If you don’t have enough LinkedIn connections, you simply might not show up on as many LinkedIn searches as a 2nd degree connection as you should. From an outbound networking perspective you also won’t discover many of the hidden connections that exist all around us that are only uncovered when 1) we have a specific objective to search for a person and 2) we have a robust network.

Follow companies and LinkedIn Influencers

If you are a fresh grad looking for that dream job or a current student looking for summer internship you should definitely follow companies on LinkedIn. Following companies on LinkedIn is helpful in many ways. You get to know the latest news about the company and the newly posted jobs. Sometimes companies just post the job on their LinkedIn profile before going to any other job site.

Even if you are not actively looking for jobs, following companies gives you the understanding on what is out there in the market. If you see a bunch of companies posting a job for a particular skill, you know that skill will be something to learn.

Also do follow LinkedIn influencers. LinkedIn influencers are usually well settled and well known professionals of their respective fields (Richard Branson, Bill Gates, Jeff Haden). Occasionally they write articles on LinkedIn sharing their stories and experiences. Things and events that changed their life or sometimes other valuable advices. This might not have a sudden visible impact on your career but you can grow a lot from their words of wisdom.

Rearrange Your Profile. LinkedIn enables you to reorder the sections of their profile in any way you prefer. When in edit mode on your profile, hover your mouse over the title of each section. Your mouse will turn into a four-arrowed icon, at which point you can click then drag and drop to another position on your profile. If you have won awards, for example, you may want to move these below your summary section.

Customize Your Invitations

It is common and acceptable to send an invitation to connect to a professional you do not know without an introduction—but do not send the standard invitation, “I would like to add you to my LinkedIn network.” Send a personal LinkedIn message mentioning something or someone you have in common, and don’t hesitate to appeal to his ego. For example, you might send the following invitation, “Mr. Steinfeld, I am expanding my LinkedIn network to include some of our university’s most admired career advisors. I would be happy and honored to share my network with you.” In order to get this personalization option, you must click on the “Connect” link on the person’s actual profile. Avoid sending a broadcast invitation to multiple people since you won’t be able to personalize each one.

Start with people in your inner circle plus your current and former classmates and co-workers, and expand from there. Before sending the invitation, read through each person’s profile. You may pick up hints on specific ways you can offer to assist them immediately that you can include in your message. If you don’t know them very well, you may want to remind them who you are, who you have in common, and let them know why you think it might be mutually beneficial to connect with them. Don’t mention your job search within your invitation, but once you are connected, use their email addresses to ask them for informational interviews and/or introductions to others who can provide you with information and/or advice.

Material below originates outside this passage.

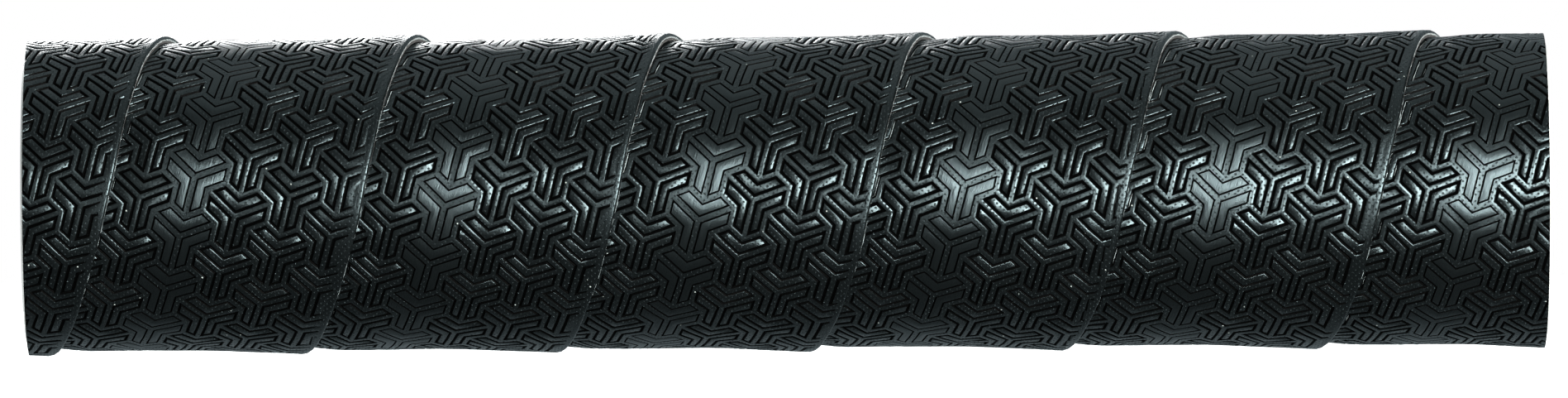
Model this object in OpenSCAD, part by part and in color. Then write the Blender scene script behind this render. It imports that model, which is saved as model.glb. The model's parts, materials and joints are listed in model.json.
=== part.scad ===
// Grip tape wound on a straight round core: one trimmed length of handle wrap.
// The core's axis runs along X through the origin, which is at mid-length, and +Z is up.
// The tape is laid from the right end to the left, so each turn's right edge lies on top.

/* [Core] */
// Outside diameter of the core tube
core_d = 26.7; // [20:0.1:40]
// Wall thickness of the core tube
core_wall = 2; // [1:0.1:4]
// How far the core stands out of the wrap at each end
core_proud = 0.2; // [0.1:0.1:5]

/* [Wrap] */
// Length of the wrap between its two square-cut ends
wrap_len = 137.2; // [60:0.1:200]
// Advance of the tape along the core in one turn
pitch = 22.9; // [20:0.1:25]
// Where an exposed edge crosses the front of the core, from mid-length
edge_x = 8.4; // [-11:0.1:11]

/* [Tape] */
// Width of the tape when it is flat
tape_w = 30; // [28:0.1:34]
// Thickness of the embossed polyurethane skin
skin_t = 0.3; // [0.2:0.05:0.6]
// Thickness of the non-woven felt that carries the skin
felt_t = 0.15; // [0.1:0.05:0.3]
// Thickness of the foam cushion under the felt
foam_t = 0.2; // [0.1:0.05:0.5]
// Thickness of the adhesive strip on the back of the foam
glue_t = 0.05; // [0.05:0.01:0.1]
// Width of the adhesive strip
glue_w = 12; // [8:0.5:12]

/* [Hidden] */

// Bounds of the wrap and the core
core_r = core_d / 2;
bore_r = core_r - core_wall;
end_x = wrap_len / 2;
core_len = wrap_len + 2 * core_proud;

// The helix: its angle, and the tape's width and overlap measured along the axis
helix = atan(pitch / (PI * core_d));
axial_w = tape_w / cos(helix);
overlap = axial_w - pitch;
glue_axial_w = glue_w / cos(helix);
left_x = edge_x - axial_w;

// The covered margin is pared thin, so that the next turn's edge doesn't stand too proud
laminate_t = skin_t + felt_t + foam_t;
pared_edge_t = 0.08 * laminate_t;
pared_step_t = 0.58 * laminate_t;
pared_out_w = 2.3;

// The exposed margin bridges up on to the neighbouring turn and lies just clear of it
bridge_w = 0.17 * overlap;
lay_gap = 0.07;
seat_r = core_r + glue_t;
full_r = seat_r + laminate_t;
raised_r = full_r + pared_step_t + lay_gap;
bridge_u = pitch - bridge_w;

// Each facet of the sweep spans this angle, and is drawn round its true radius
facet = 10;
round_out = 1 / cos(facet / 2);
// Width left at the pointed tips, where the end planes trim the tape away
tip_w = 0.4;

// Stations across the tape, from its covered left edge to its exposed right edge
tape_us = [0, overlap, overlap + pared_out_w, bridge_u, axial_w];
glue_us = [(bridge_u - glue_axial_w) / 2, (bridge_u + glue_axial_w) / 2];

// Laminate thickness at a distance u across the tape
function thickness(u) = lookup(u, [
    [0, pared_edge_t],
    [overlap, pared_step_t],
    [overlap + pared_out_w, laminate_t],
    [axial_w, laminate_t]
]);

// Outer radius of the laid tape at a distance u across it
function outer(u) = lookup(u, [
    [0, seat_r + pared_edge_t],
    [overlap, seat_r + pared_step_t],
    [overlap + pared_out_w, full_r],
    [bridge_u, full_r],
    [axial_w, raised_r]
]);

// Radius of the boundary that has this share of the laminate under it
function boundary(u, share) = outer(u) - (1 - share) * thickness(u);

// A point at a place along the axis, a radius and an angle from the front towards the top
function on_helix(x, r, a) = [x, -r * round_out * cos(a), r * round_out * sin(a)];

// Angles of the sweep's sections: one at each trimmed tip, and every facet line between them
function stations(u_first, u_last) =
    let (
        start = 360 * (tip_w - end_x - left_x - u_last) / pitch,
        end = 360 * (end_x - tip_w - left_x - u_first) / pitch
    )
    [
        start,
        for (k = [ceil(start / facet + 0.25) : floor(end / facet - 0.25)]) k * facet,
        end
    ];

// The same stations, drawn in between the end planes for a turn that starts at x
function trimmed(us, x) =
    let (
        first = us[0],
        last = us[len(us) - 1],
        from = max(first, -end_x - x),
        to = min(last, end_x - x)
    )
    [for (u = us) from + (u - first) * (to - from) / (last - first)];

// One section: its underside from left to right and its outside back again
function section(us, low, high, a) =
    let (
        x = left_x + pitch * a / 360,
        across = trimmed(us, x)
    )
    [
        for (u = across) on_helix(x + u, low(u), a),
        for (i = [len(us) - 1 : -1 : 0]) on_helix(x + across[i], high(across[i]), a)
    ];

// A helical strip between two surfaces, closed by its first and last sections
module strip(us, low, high) {
    angles = stations(us[0], us[len(us) - 1]);
    around = 2 * len(us);
    last_ring = around * (len(angles) - 1);
    points = [for (a = angles) each section(us, low, high, a)];
    sides = [
        for (ring = [0 : around : last_ring - around], i = [0 : around - 1])
            let (next = (i + 1) % around)
            each [
                [ring + i, ring + next, ring + around + next],
                [ring + i, ring + around + next, ring + around + i]
            ]
    ];
    caps = [
        for (i = [0 : len(us) - 2])
            let (quad = [i, i + 1, around - 2 - i, around - 1 - i])
            each [
                [for (k = [3 : -1 : 0]) quad[k]],
                [for (corner = quad) last_ring + corner]
            ]
    ];
    polyhedron(points, concat(sides, caps), convexity = 12);
}

// A layer of the laminate between two shares of its thickness
module layer(share_under, share_over) {
    strip(
        tape_us,
        function (u) boundary(u, share_under),
        function (u) boundary(u, share_over)
    );
}

module core_tube() {
    color("whitesmoke")
        rotate([0, 90, 0])
            difference() {
                cylinder(r = core_r, h = core_len, center = true, $fn = 96);
                cylinder(r = bore_r, h = core_len + 2, center = true, $fn = 96);
            }
}

module adhesive_strip() {
    color("khaki")
        strip(glue_us, function (u) core_r, function (u) seat_r);
}

module foam_cushion() {
    color("dimgray")
        layer(0, foam_t / laminate_t);
}

module felt_backing() {
    color("lightgray")
        layer(foam_t / laminate_t, (foam_t + felt_t) / laminate_t);
}

module embossed_skin() {
    color([0.1, 0.11, 0.11])
        layer((foam_t + felt_t) / laminate_t, 1);
}

core_tube();
adhesive_strip();
foam_cushion();
felt_backing();
embossed_skin();
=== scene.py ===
import json
from math import atan, cos, pi, radians, sin, tau

import bmesh
import bpy
import numpy as np
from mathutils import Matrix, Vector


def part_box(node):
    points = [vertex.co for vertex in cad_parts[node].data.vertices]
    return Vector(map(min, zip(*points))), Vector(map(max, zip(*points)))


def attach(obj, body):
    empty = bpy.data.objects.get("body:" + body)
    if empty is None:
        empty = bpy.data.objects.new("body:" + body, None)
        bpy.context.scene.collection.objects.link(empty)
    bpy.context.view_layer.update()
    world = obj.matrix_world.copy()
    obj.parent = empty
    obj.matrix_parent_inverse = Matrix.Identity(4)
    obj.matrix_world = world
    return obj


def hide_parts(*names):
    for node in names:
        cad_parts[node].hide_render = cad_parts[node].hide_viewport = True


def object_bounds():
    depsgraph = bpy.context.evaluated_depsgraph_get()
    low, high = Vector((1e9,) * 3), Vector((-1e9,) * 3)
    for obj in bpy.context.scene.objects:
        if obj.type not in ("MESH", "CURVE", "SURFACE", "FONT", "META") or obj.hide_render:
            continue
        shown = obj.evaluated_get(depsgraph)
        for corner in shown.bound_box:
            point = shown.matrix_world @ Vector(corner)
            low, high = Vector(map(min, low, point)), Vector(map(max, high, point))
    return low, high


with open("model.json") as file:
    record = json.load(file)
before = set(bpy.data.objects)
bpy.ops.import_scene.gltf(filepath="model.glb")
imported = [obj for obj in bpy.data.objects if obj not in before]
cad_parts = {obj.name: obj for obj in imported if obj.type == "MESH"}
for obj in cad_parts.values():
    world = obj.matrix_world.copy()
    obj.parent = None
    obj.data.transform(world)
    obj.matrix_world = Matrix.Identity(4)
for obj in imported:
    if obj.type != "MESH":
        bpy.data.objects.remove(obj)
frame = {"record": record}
cad_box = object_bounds()

# Lengths are in millimetres until a piece is laid on the core, and in metres from there on.
MM = 0.001


# ---------------------------------------------------------------- sizes from the frame

bore = next(m for m in frame["record"]["mounts"] if m["name"] == "core_bore")
BORE_R = bore["dims"]["r_mm"]
CORE_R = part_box("core_tube")[1].z / MM
CORE_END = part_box("core_tube")[1].x / MM
WRAP_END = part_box("embossed_skin")[1].x / MM

# The tape and how it is wound: each turn's right edge lies on the turn to its right
PITCH = 22.9
EDGE_X = 8.4
TAPE_AXIAL_W = 31.1
OVERLAP = TAPE_AXIAL_W - PITCH
LEFT_X = EDGE_X - TAPE_AXIAL_W
GLUE_T = 0.05
GLUE_AXIAL_W = 12.44
SKIN_T, FELT_T, FOAM_T = 0.3, 0.15, 0.2
LAMINATE_T = SKIN_T + FELT_T + FOAM_T
SEAT_R = CORE_R + GLUE_T
FULL_R = SEAT_R + LAMINATE_T

# The covered margin is pared thin, and the exposed margin bridges up on to the next turn
PARED_EDGE_T, PARED_STEP_T, PARED_OUT_W = 0.052, 0.377, 2.3
RAISED_R = FULL_R + PARED_STEP_T + 0.07
BRIDGE_U = PITCH - 1.39

# The helix at the tape's outer face
HELIX = atan(PITCH / (tau * FULL_R))
TAPE_W = TAPE_AXIAL_W * cos(HELIX)
TURN_LENGTH = tau * FULL_R / cos(HELIX)
STEP_ON_AXIS = (cos(HELIX), sin(HELIX))


# ---------------------------------------------------------------- the embossed pattern

# Three-armed tiles repeat along the tape and from column to column, and one column is smooth
TILE_ALONG = TURN_LENGTH / 16.375
COLUMN_W = 4.34
COLUMN_SHIFT = 0.538 * TILE_ALONG
COLUMNS = range(-3, 5)
TILES_EACH_WAY = 140
SMOOTH_COLUMN = OVERLAP * cos(HELIX) + 7.3
SMOOTH_TURN = 11 / 360

# Ribs and V grooves of the striped tiles, and the one fine line of the smooth ones
RIB_W = 0.42
GROOVE_W = 0.27
GROOVE_DEPTH = 0.17
RIM_W, RIM_DROP = 0.04, 0.024
LINE_W = 0.15
LINE_DEPTH = 0.14

# Where the pattern starts under the neighbour's edge, where the tape's exposed edge is on the
# average, and the plain margin beside it
FIELD_FROM = OVERLAP * cos(HELIX) - 1.4
EDGE_W = TAPE_W - 0.72
FIELD_TO = EDGE_W - 0.6
FADE_W = 0.45
LIP_R = 0.25

# Where the plain skin starts at the exposed edge, and where it ends under the neighbour's edge
PLAIN_FROM = FIELD_TO + 0.15
PLAIN_TO = FIELD_FROM - 0.4

# How unevenly the tape was pulled (degrees round the core) and slit, and how its edge leans
SLOW_PULL, QUICK_PULL, SLIP = -1.27, 1.13, 4.5
DRIFT_PER_TURN, DRIFT_START = 0.22, -0.3
LEAN, LEAN_TWICE = -0.45, 0.22
LEAN_W = 2.5

# How far raw rows of tape reach past the square cuts, and the gaps at which points are one
PAST_CUT = 6
ROWS_PAST_CUT = 8
WELD_GAP, CUT_GAP, SLIVER = 0.002, 0.0002, 0.001

# Columns of a point table: across, along, height, share of smooth panel, share of groove, and
# whether the point is on the outside of its layer
ACROSS, ALONG, HEIGHT, GLOSS, HOLLOW, OUTSIDE = range(6)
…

Don’t worry if people don’t respond immediately. Some will respond quickly and some slowly, and some may never respond; but that’s one of the things that will help you determine your most promising LinkedIn relationships.

Bring Your Profile to the Top of Search Results

Since recruiters are constantly searching LinkedIn for candidates using keywords and job titles, you will want your profile to appear as high as possible in the results of those searches.

After you have completed your profile to the 100% level, go to “Advanced People Search”

Enter keywords that describe your targeted position.

Enter your location.

Hit “Search.” Does your profile appear on one of the first few pages of results?

Now open the profile of the person that appeared at top of the first page of the search results. The keywords that LinkedIn used to filter the search will be highlighted.

Repeat the search using job titles instead of keywords.

Now go to your own profile and increase the use of the most important keywords and job titles that you believe recruiters at your targeted jobs would most likely use when scanning LinkedIn for candidates. Note that the more specific you make your keywords and job titles, and the more times they appear, the higher your position will be in a LinkedIn search.

Understand Where People with Your Background are Coming From and Going Next

Use LinkedIn Company Home pages or “Advanced People Search” to find network contacts working at your target companies. Look particularly for employees who graduated from your school with a similar degree and/or came from your home country if you are an international student.

Also use “Advanced People Search” to find people who worked at your target companies in the past and where they have gone after leaving the company. You can use this information to help broaden your list of prospective employers within a specific industry, and you may be able to find some informational interview contacts who can give you honest feedback about companies on your target list.

Look especially for people who have recently joined the company. You might contact them asking for an informational interview, “I have been researching your company and noticed that you recently joined. Can we spend a few minutes together in person or on the phone so that I can understand why you joined the company?” This can be particularly helpful if their profile shows that they are an international student or otherwise came to the U.S. relatively recently. If you get the interview, ask the contact how he got the job. If that fails, you can still examine his background to try to understand what made him attractive to his new employer.

Use the LinkedIn Job Board

When you access a job within the “Jobs” tab, LinkedIn will immediately show the contacts in your network that can connect you to the company. You can also save the searches that give you the best results, and set them up to alert you to new job postings by email.

Update Your Profile and Status Multiple Times per Week

The more active you are on LinkedIn, the more your profile will be visible to recruiters. To be more visible, add or modify a skill or put something of interest (job fair or networking event you are attending) into a status update one or more times per week to let your network know that you are still actively engaged in job search.

Join Your Alumni Group

Go to LinkedIn.com/college and your alumni network. At the bottom of the page, you will have an opportunity to join your LinkedIn Alumni group. Make joining your alumni group, and contacting alumni at your target list of companies, a priority.